Quote only the lines from the line containing "node = cad_parts[name]" to the line containing "soften(node, EDGE.get(name, 0.35))", with both of those lines included, please, exactly as written.

--- Start of Given data ---

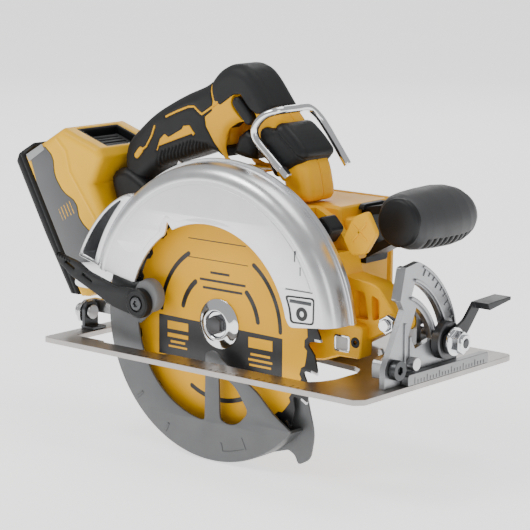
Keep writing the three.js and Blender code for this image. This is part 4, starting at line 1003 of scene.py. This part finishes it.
def battery():
    step = 0.9
    grid = field_grid((-216, 8, 0), (-88, 84, 146), step)
    x, y, z = grid
    u, v = pack_axes(x, z)
    away = np.abs(y - PACK_MID)
    case = rounded_slab(to_outline(PACK_SIDE, u, v), away, PACK_HALF, 5)
    along, out = (u + 193) * 0.743 + (v + 84) * 0.669, -(u + 193) * 0.669 + (v + 84) * 0.743
    scoop = rounded_slab(np.maximum(np.abs(along - 20.5) - 16.5, np.abs(y - PACK_MID) - 22), np.abs(out),
                         15, 2)
    case = smooth_max(case, -scoop, 1.6)
    label = rounded_slab(to_outline(eased(LABEL, 1), u, v), np.abs(y - 10), 1.1, 0.3)
    case = np.maximum(case, -label)
    ridge = np.maximum(to_line(RIDGE, u, v) - 0.9, np.abs(y - 10) - 0.9)
    case = smooth_min(case, ridge, 0.8)
    ticks = np.maximum(np.abs((v + 116) % 3.4 - 1.7) - 0.55, np.abs(v + 110) - 8)
    ticks = np.maximum(np.maximum(ticks, np.abs(u + 136) - 5.5), np.abs(y - 10) - 0.7)
    case = np.minimum(case, ticks)
    field_piece("battery_shell", np.maximum(case, -131.9 - v), grid, step, "battery_yellow", "battery",
                "battery_case")
    lining = np.maximum(np.maximum(scoop - 0.4, -(scoop + LINING)), out + 0.2)
    field_piece("latch_lining", lining, grid, step, "black", "battery")
    latch(grid, along, out)
    loop = [leaning(a, b) for a, b in eased(LABEL, 1)]
    plate("battery_label", [loop], 9.7, 10.8, "label", "battery", bevel=0.25)
    strip = [leaning(a, b) for a, b in ((-191.5, -128), (-191.5, -108.6), (-186.5, -108), (-185.5, -128))]
    plate("battery_label_strip", [strip], 9.3, 10.1, "label_pale", "battery", bevel=0.15)
    base = [(-197.5, -120), (-197.5, -138), (-193, -144), (-130, -144), (-76, -142), (-73, -139),
            (-73, -131.6), (-193.4, -131.6),
            (-193.4, -120)]
    x, y, z = field_grid((-222, 8, 0), (-118, 84, 134), 0.9)
    u, v = pack_axes(x, z)
    away = np.abs(y - PACK_MID)
    bumper = rounded_slab(to_outline(base, u, v), away, 35, 4)
    groove = np.abs(v + 136.2) - 0.5
    bumper = smooth_max(bumper, -np.maximum(groove, -bumper - 0.7), 0.4)
    field_piece("battery_base_bumper", bumper, (x, y, z), 0.9, "black", "battery", "battery_bumper")


# ---------------------------------------------------------------- battery foot, gear case and guard details

RECEPTACLE = [(-134, 89), (-127, 97), (-116, 98.5), (-104, 93), (-94, 87), (-86, 66), (-94, 40), (-110, 34),
              (-122, 58)]


def receptacle():
    step = 0.8
    grid = field_grid((-138, 22, 30), (-84, 70, 102), step)
    x, y, z = grid
    flat, away = to_outline(eased(RECEPTACLE, 1), x, z), np.abs(y - HANDLE_MID)
    body = rounded_slab(flat, away, 21.5, 6)
    step_line = np.abs(x * 0.5 - z * 0.86 + 118) - 0.6
    body = smooth_max(body, -np.maximum(step_line, -body - 0.9), 0.4)
    field_piece("battery_foot", body, grid, step, "black", "saw_body", "battery_receptacle")
    insert = rounded([(-116, 62), (-110, 64), (-107, 56), (-113, 53)], 1.5, 4)
    plate("battery_foot_insert", [insert], 23.8, 26, "yellow", "saw_body", bevel=0.4)


def spindle_lock():
    low, high = ((Vector(corner) - ARBOR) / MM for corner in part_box("spindle_lock_button"))
    x, z = (low.x + high.x) / 2, (low.z + high.z) / 2
    feet = [z + i * 3 - 5.3 for i in range(4)]
    ribs = [block_mesh(x - 4.2, x + 4.2, low.y - 0.7, low.y + 0.8, foot, foot + 1.4, 0.3) for foot in feet]
    finished("spindle_lock_ribs", joined(*ribs), "black", "spindle_lock")


def gear_case_details():
    boss = rounded([(95.8, 71), (104.6, 87), (116, 92), (124.5, 77), (115, 62), (103, 60)], 3, 5)
    plate("bracket_boss", [boss], 16.6, 21.5, "yellow", "saw_body", bevel=1.0, rounds=3)
    arms = []
    for a, b, c, d in ((104, 70, 116, 84), (104, 82, 117, 71)):
        arms.append(plate_mesh([rounded(stroke((a, b), (c, d), 0.9), 0.7, 3)], 16.0, 17.2, "y", 0.25, 2))
    finished("bracket_boss_cross", joined(*arms), "yellow", "saw_body")
    nose = (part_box("led_lens")[0][1] - ARBOR.y) / MM
    frame_loops = [rounded([(93.8, -7.2), (107.2, -7.2), (107.2, 4.7), (93.8, 4.7)], 2, 4),
                   rounded([(95.4, -5.6), (105.6, -5.6), (105.6, 3.1), (95.4, 3.1)], 1.2, 4)]
    plate("led_frame", frame_loops, nose - 0.6, nose + 0.6, "chrome", "saw_body", bevel=0.3)
    ring = [(1.6, nose - 0.4), (3.5, nose - 0.4), (3.9, nose), (3.9, nose + 1), (1.6, nose + 1)]
    turned("screw_hole_ring", ring, "black", "saw_body", centre=(111.8, 0.8), steps=40)


def guard_badge():
    outline = rounded([(76.5, 14), (97, 15), (97.5, 34), (71.5, 33), (75, 24)], 3, 5)
    inner = rounded([(77.9, 15.3), (95.8, 16.2), (96.2, 32.7), (73.3, 31.8), (76.5, 24)], 2.2, 5)
    plate("guard_badge_edge", [outline, inner], GUARD_NEAR - 0.3, GUARD_NEAR + 0.2, "print", "saw_body",
          bevel=0.08, rounds=1)
    wheel = [(2.0, GUARD_NEAR - 0.3), (4.8, GUARD_NEAR - 0.3), (4.8, GUARD_NEAR + 0.2),
             (2.0, GUARD_NEAR + 0.2)]
    turned("guard_badge_wheel", wheel, "print", "saw_body", centre=(86.5, 21.5), steps=48)
    marks = []
    # The bar at z 37.0 to 37.6 is painted shade: a dark shadow line just under the lower edge of the raised
    # guard panel, not a mark on the face. The other bars are dark marks on the face.
    for a, b, c, d in ((76, 28.4, 94.5, 30.6), (72, 37.0, 95.5, 37.6), (79.6, 57, 80.6, 64.5),
                       (84.6, 48, 85.4, 54)):
        marks.append(plate_mesh([rectangle(a, b, c, d)], GUARD_NEAR - 0.72, GUARD_NEAR + 0.2, "y", 0.05, 1))
    finished("guard_face_marks_and_painted_shadow_line", joined(*marks), "dark", "saw_body")


# ---------------------------------------------------------------- bevel quadrant and shoe graduations

QUADRANT = {"y": 2.5, "z": -10.2, "face": 152}


def quadrant():
    centre = Vector((QUADRANT["y"], QUADRANT["z"]))
    face = QUADRANT["face"]
    pieces = []
    for radius, half, start, end, rise in ((62.4, 1.1, 5, 69, 1.6), (49.6, 1.1, 5, 69, 1.6),
                                           (73.4, 1.0, 4, 64, 1.0)):
        loop = [tuple(Vector(p) + centre) for p in slot_loop(radius, half, start, end, 40)]
        pieces.append(plate_mesh([loop], face - 0.3, face + rise, "x", 0.35, 2))
    for degree in range(0, 51, 5):
        angle = 62 - degree
        inner, outer = (67.6 if degree % 15 == 0 else 69.6), 72.2
        first, last = (Vector(arc(r, angle, angle, 1)[0]) + centre for r in (inner, outer))
        pieces.append(plate_mesh([stroke(first, last, 0.4)], face - 0.2, face + 0.8, "x", 0.15, 1))
    for y, low, high in ((14, -9, 20), (20, -9, 10)):
        loop = rounded(rectangle(y - 1, low, y + 1, high), 0.9, 3)
        pieces.append(plate_mesh([loop], face - 0.3, face + 1.2, "x", 0.35, 2))
    finished("quadrant_ribs", joined(*pieces), "cast", "shoe")
    tip = (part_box("bevel_bolt")[1][0] - ARBOR.x) / MM
    ring = [(3.6, tip + 0.2), (5.4, tip + 0.2), (5.9, tip - 0.4), (5.9, tip - 1.5), (3.6, tip - 1.5)]
    turned("bevel_nut_ring", ring, "chrome", "shoe", centre=(57.2, 1.9), axis="x", steps=48)
    core = [(0, tip + 0.5), (2.2, tip + 0.5), (2.6, tip + 0.1), (3.7, tip + 0.1), (3.7, tip - 1),
            (0, tip - 1)]
    turned("bevel_nut_core", core, "dark", "shoe", centre=(57.2, 1.9), axis="x", steps=40)
    washer = [(5, 152.2), (12.6, 152.2), (13.4, 152.8), (13.4, 158.6), (12.6, 159.6), (5, 159.6)]
    turned("bevel_washer", washer, "dark_bolt", "shoe", centre=(57.2, 1.9), axis="x", steps=64)


def shoe_marks():
    ticks = []
    half, rail_foot, shoe_edge = 0.25, -21.6, -42.4
    for i in range(24):
        y = 18 + i * 3.6
        top = rail_foot + (4.4 if i % 4 == 0 else 2.6)
        ticks.append(plate_mesh([rectangle(y - half, rail_foot, y + half, top)], 158.3, 158.6, "x", 0.05, 1))
    for i in range(30):
        x = -52 + i * 6
        end = shoe_edge + (5 if i % 5 == 0 else 3)
        ticks.append(plate_mesh([rectangle(x - half, shoe_edge, x + half, end)], -22.6, -22.35, "z", 0.05, 1))
    finished("shoe_graduations", joined(*ticks), "dark_bolt", "shoe")


# ---------------------------------------------------------------- CAD nodes that are shown as they are

SHOWN = {
    "sole": ["shoe_plate"],
    "cast": ["bevel_quadrant", "front_trunnion"],
    "rail": ["front_rail"],
    "steel": ["bevel_stop_pin", "rear_pivot_pin", "depth_bracket", "guard_spring", "spindle", "rotor",
              "motor_shaft", "spindle_front_bearing", "spindle_rear_bearing", "motor_front_bearing",
              "motor_rear_bearing", "inner_flange", "fence_clamp_screw"],
    "chrome": ["bevel_bolt", "bevel_nut", "depth_pivot_bolt", "depth_pivot_nut", "depth_bolt"],
    "dark": ["bevel_pivot_pin", "rear_pivot_bracket", "controller", "output_gear"],
    "lever": ["bevel_lever"],
    "black": ["depth_lever", "trigger_switch", "aux_handle_bracket", "cooling_fan",
              "spindle_lock_button"],
    "yellow": ["gear_case", "motor_housing", "motor_end_cap"],
    "lens": ["led_lens"],
    "copper": ["stator"],
}
EDGE = {"gear_case": 1.0, "motor_housing": 1.0, "motor_end_cap": 0.8, "shoe_plate": 0.25,
        "bevel_quadrant": 0.5,
        "spindle_lock_button": 0.9}


def soften(node, width):
    """Rounds a CAD node's sharp edges without touching its own mesh."""
    weld = node.modifiers.new("weld", "WELD")
    weld.merge_threshold = 1e-5
    flat = node.modifiers.new("flat", "DECIMATE")
    flat.decimate_type = "DISSOLVE"
    flat.angle_limit = 1.5 * DEG
    bevel = node.modifiers.new("edges", "BEVEL")
    bevel.width = width * MM
    bevel.segments = 2
    bevel.limit_method = "ANGLE"
    bevel.angle_limit = 28 * DEG
    bevel.harden_normals = True
    normal = node.modifiers.new("normals", "WEIGHTED_NORMAL")
    normal.keep_sharp = True


def show_nodes():
    for look, names in SHOWN.items():
        for name in names:
            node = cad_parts[name]
            node.data.materials.clear()
            node.data.materials.append(LOOK[look])
            for polygon in node.data.polygons:
                polygon.use_smooth = True
            soften(node, EDGE.get(name, 0.35))


make_looks()
camera()
studio()
show_nodes()
upper_guard()
saw_blade()
blade_fixings()
lower_guard()
guard_lever()
handle()
trigger()
knob()
hook()
hook_cuff()
battery()
receptacle()
spindle_lock()
gear_case_details()
guard_badge()
quadrant()
shoe_marks()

--- End of Given data ---

* _Task result_
            node = cad_parts[name]
            node.data.materials.clear()
            node.data.materials.append(LOOK[look])
            for polygon in node.data.polygons:
                polygon.use_smooth = True
            soften(node, EDGE.get(name, 0.35))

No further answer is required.